Empecé recordando a una niña de un curso superior al mío entrando en mi clase con unos zapatos escolares en la mano, y este recuerdo, nítido y doloroso, despertó el más amable de los paseos por el Retiro con los zapatos de los domingos; el de aquel túnel que me atraía tanto como repelía; el de la decepción en que sumía a mi madre mi supuesto maltrato a este complemento y su venganza: comprarme para el colegio una especie de “tanques” indestructibles que me hacían sentir como un militar de maniobras entre esas monadas de mocasines castellanos que lucían las demás. También el recuerdo de mi hermano en zapatillas de estar por casa cuando nos disponíamos a entrar en el taxi que nos llevaría a la parroquia donde hice la primera comunión; de las burlas de mis vecinos por no llevar las deportivas de marca conocida y respetable; de las rozaduras provocadas por aquellos zapatos baratos de “Los Guerrilleros”; de lo feos que me han parecido siempre los pies de hombre y los míos propios, con esos dedos largos que no quedan bien con ninguna sandalia; de la alegría de encontrar en la edad adulta a alguien que compartía conmigo ese miedo y horror por los pies desnudos. Ahora me arrepiento de no haberle enseñado nunca mis pies, a ver qué opinaba. Lo mismo estoy a tiempo, que no será difícil de localizar, pero quizá no se acuerde de aquello, del miedo que le daban los pies, y pocas cosas duelen como descubrir que lo que tú crees un recuerdo compartido no lo sea ya. Te sientes olvidada y sola, así que prefiero no contrastarlos nunca.
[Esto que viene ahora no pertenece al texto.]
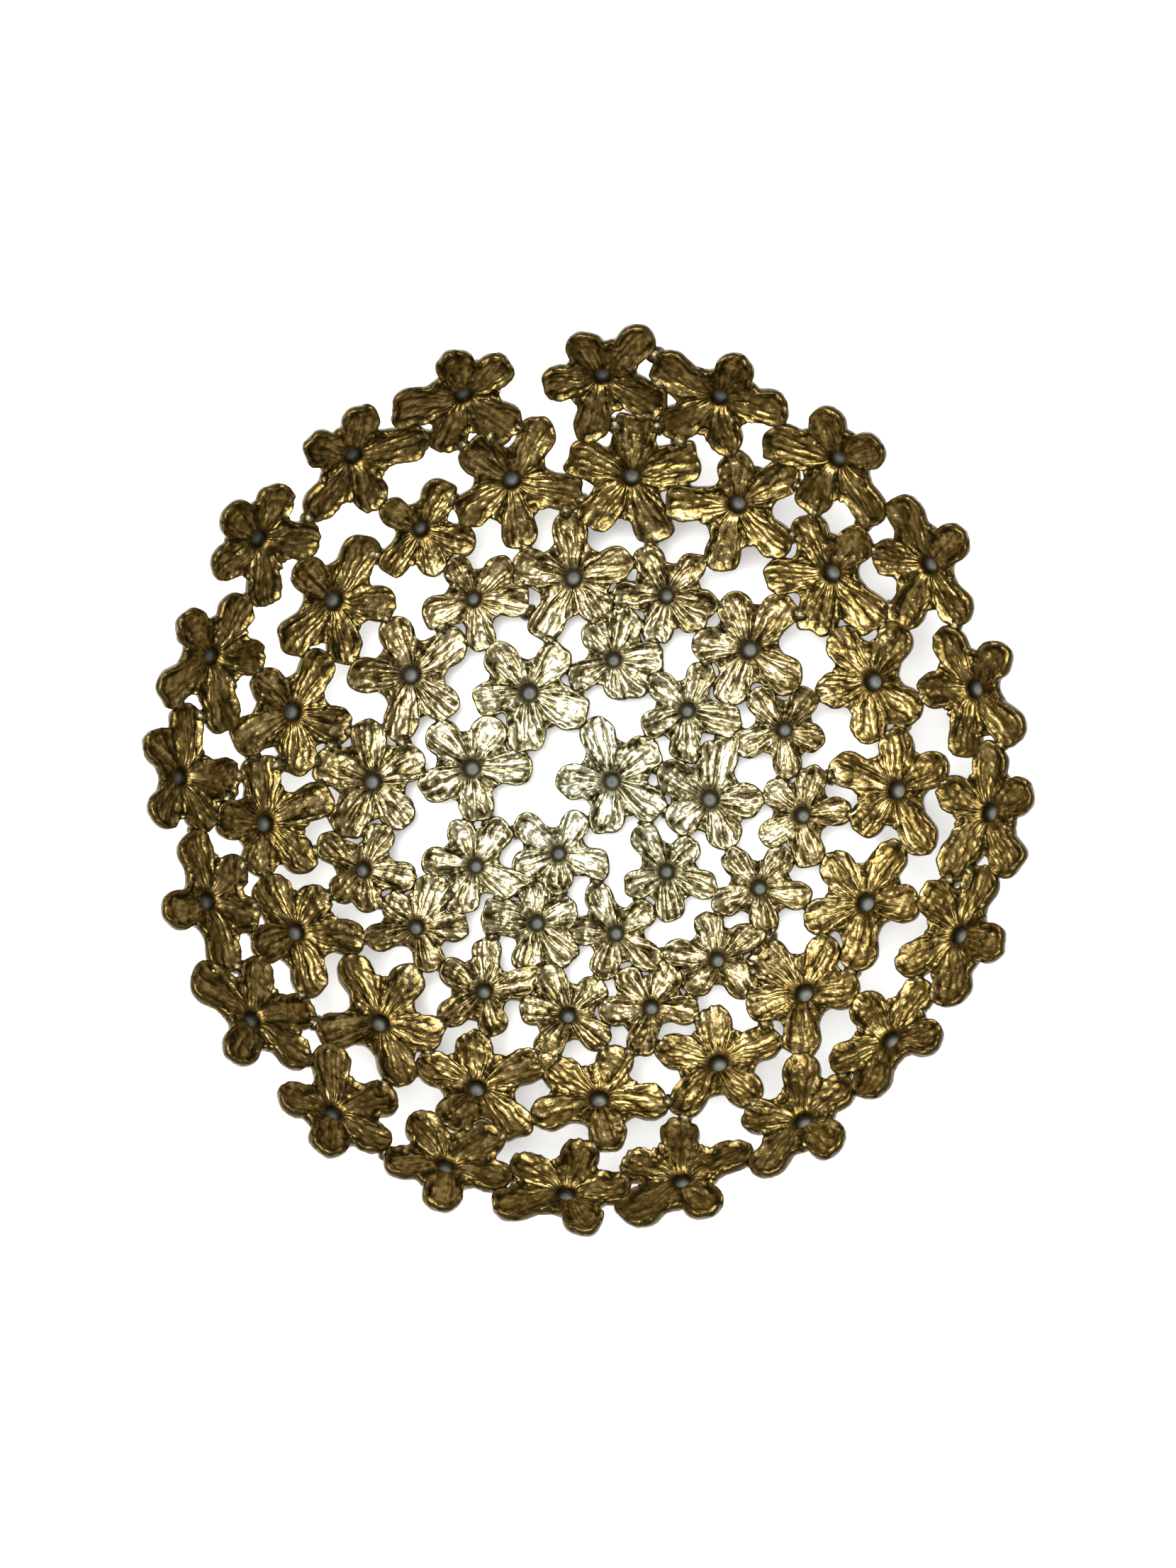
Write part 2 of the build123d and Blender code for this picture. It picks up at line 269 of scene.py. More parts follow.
flower = {
    "outlineSteps": 720,        # directions in which a casting's outline is read
    "spokesLarge": 256,         # grid lines from the pit to the margin
    "spokesSmall": 208,
    "petalRings": 26,
    "marginCrowding": 1.35,     # above 1, the rings gather towards the margin
    "pitEdge": 4.4,             # mm, past the pit's flare and inside the heart of every flower
    "largePit": 3.6,            # mm, a pit whose flare is wider than this is a large flower's
    # outline
    "gapSmooth": 0.06,          # radians, smoothing of the outline that leaves one low between petals
    "lineFrom": 4,              # mm, a petal's line weighs the outline beyond this radius
    "wobble": 0.014,            # unevenness of the outline
    "wobbleWaves": (5, 19),
    "swell": 0.45,              # mm, the outline beyond the plain casting's
    "heartFill": 0.88,          # outline between petals, as a share of the flower's smoothed outline
    "heartSmooth": 0.3,         # radians, that smoothing
    "drawnMost": 4.5,           # mm, how far a petal is drawn out to reach its braze
    "drawnWidth": 3.4,          # mm, breadth of that part of the margin
    "drawnLevel": 5,            # mm, braze farther above or below the flower belongs to others
    # pit and boss, turned about the flower's axis, in mm
    "pitRings": (0.7, 1.2, 1.65, 1.95, 2.2, 2.45, 2.75, 3.1, 3.6, 4.2),
    "pitRadii": (0, 0.7, 1.2, 1.65, 2.0, 2.3, 2.55, 2.9, 3.4, 4.1, 5.4, 7.5),
    "pitDepths": (6.0, 5.95, 5.9, 5.7, 5.0, 3.5, 2.2, 1.6, 1.1, 0.75, 0.35, 0),
    "smallPit": 0.84,           # a small flower's pit, as a share of a large one's
    "bossRings": (5.9, 5.3, 4.7, 4.1, 3.5, 3.15, 2.8, 1.8),
    "bossRadii": (0, 2.8, 3.15, 3.5, 4.7, 5.3, 5.9, 7.0),
    "bossDepths": (8.2, 8.2, 8.0, 7.3, 4.3, 3.3, 2.9, 2.8),
    "smallBoss": 0.74,          # a small flower's boss, as a share of a large one's
    # the petals' general shape
    "plate": 2.8,               # mm
    "edgeWidth": 0.85,          # mm, the margins are round over this width
    "heartEnd": 4.5,            # mm from the axis, where cupping starts
    "cupRise": 1.2,             # mm, margins above the middle of a petal
    "cupWidth": 4.2,
    "tipRise": (-0.5, 1.7),     # mm, how far a tip curls up half way, least and most
    "tipPast": 1.4,             # the whole curl, as a share of that
    "curlFrom": (0.35, 1.1),    # starts and is full, as shares of the longest reach
    "roll": 0.10,               # twist of a petal about its line
    "rollFrom": (0.3, 0.8),
    "halfWidth": (0.31, 0.36),  # of a petal, and how soon it gets there, as shares of the longest reach
    "bend": 0.35,               # sideways curve of the folds, in half widths
    # folds, dents and creases
    "lattice": 61,              # cells of noise before it repeats
    "foldHeight": 0.75,         # mm, folds along the petals, on the flat-lying flowers
    "foldHeightUp": 0.45,       # mm, the same on the flowers that stand up the side
    "foldCount": 3.8,           # cells of noise in half a petal's width
    "foldCountSpread": (0.85, 1.2),
    "foldLength": 13,           # mm
    "foldSharpness": 1.7,       # above 1, narrower creases between rounder folds
    "foldMiddle": 0.6,          # a fold's mean height, taken off so that folds go up and down
    "finerFolds": 0.4,          # folds of half the size, as a share of the main ones
    "foldFrom": (2.0, 4.6),     # mm from the axis
    "foldDepth": (0.2, 1.9),    # mm from the margin, where folds start and are full
    "waver": 0.1,               # how much a fold wanders sideways, in half widths
    "crumple": 0.27,            # mm, dents of the casting
    "crumpleSize": 1.15,        # mm
    "finerDents": 0.6,
    "dentsFrom": (1.5, 5),      # mm from the axis
    "valley": 0.22,             # mm, crease from the pit to the gap between two petals
    "valleyWidth": 0.9,
    "valleyFrom": (2.6, 5),     # mm from the axis
    # margin
    "standing": (0.02, 0.4),    # 1 - cosine of a flower's lean, lying flat and fully standing
    "rollAtFloor": 0.15,        # how much of the rolled margin the flat-lying flowers keep
    "rolledMean": 0.75,         # the rolled margin comes and goes round the flower
    "rolledSpread": 0.6,
    "rolledMost": 1.5,
    "rolledWaves": (2, 16),
    "lip": (0.2, 1.0, 0.75),    # mm, its height, how far inside the margin, half its breadth
    "crease": (0.42, 2.1, 0.6), # mm, the groove inside the lip, measured the same way
    "crinkle": 0.22,            # mm, unevenness of the margin's height
    "crinkleWaves": (14, 46),
    "crinkleWidth": 1.6,        # mm
    "lipFrom": 7,               # mm from the axis, where the margin is fully rolled
    "cupFull": 8,               # mm from the axis, where cupping is full
    # wear, for the finish
    "under": 0.7,               # share of the folds that shows on the underside
    "streakFan": 9,             # fine streaks fan out from the pit, this many in a radian
    "streakLength": 4,          # mm
    "streakUnder": 40,          # mm, moves the underside's streaks away from the top's
}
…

Todo este flujo de recuerdos ha terminado manando a partir de uno de esos cantos pulidos que te permiten un punto de apoyo desde el que adentrarte en el túnel del pasado: los zapatos de Sara. Sara era una niña nueva en el colegio, de pelo rizado y muy rubio, casi albino. Nos hicimos amigas. Ella era mi amiga. No tenía otra más cercana. Éramos pequeñas. ¿Siete u ocho años? Como mucho. Un día faltó a clase. A media mañana su hermana, varios años mayor pero igual de rubia y pálida que ella, entró en nuestra clase con todas sus cosas y se dirigió hacia la profesora para justificar la ausencia. Mi recuerdo, aquello de lo que en aquel momento no pude quitar los ojos, fueron los zapatos de Sara, que su hermana llevaba en la mano. ¿Dónde podía ir o estar alguien sin zapatos? Y descubrí el horror de la pérdida. No importó que la profesora explicara luego que había sufrido un atropello, pero que estaba bien. Ni la serenidad de su hermana, que corroboraba la levedad del accidente. Yo perdí a Sara ese día como si hubiera muerto porque una mañana no llegó ella a clase, sino sólo sus zapatos. La perdí para siempre. Estaba de paso. Supongo que para cuando se recuperó había cambiado de colegio. O puede que volviera durante un tiempo, hasta el fin de aquel curso, y yo, obsesionada con el descubrimiento de la hondura y rotundidad de la pérdida que me provocaron sus zapatos, fuera incapaz de verla como antes. Aún hoy he de reconocer que he olvidado su rostro, que sólo vislumbro a través del de su hermana, tan parecido al suyo.

Un recuerdo insignificante para todos excepto para mí. Tan vulgar como esos cantos pulidos que me gusta guardar y por los que jamás nadie pagaría. Pero determinante. Y es que no puedo ver un zapato sin dueño sin pensar en aquello, en el misterio terrible de la desaparición de quien lo calzó.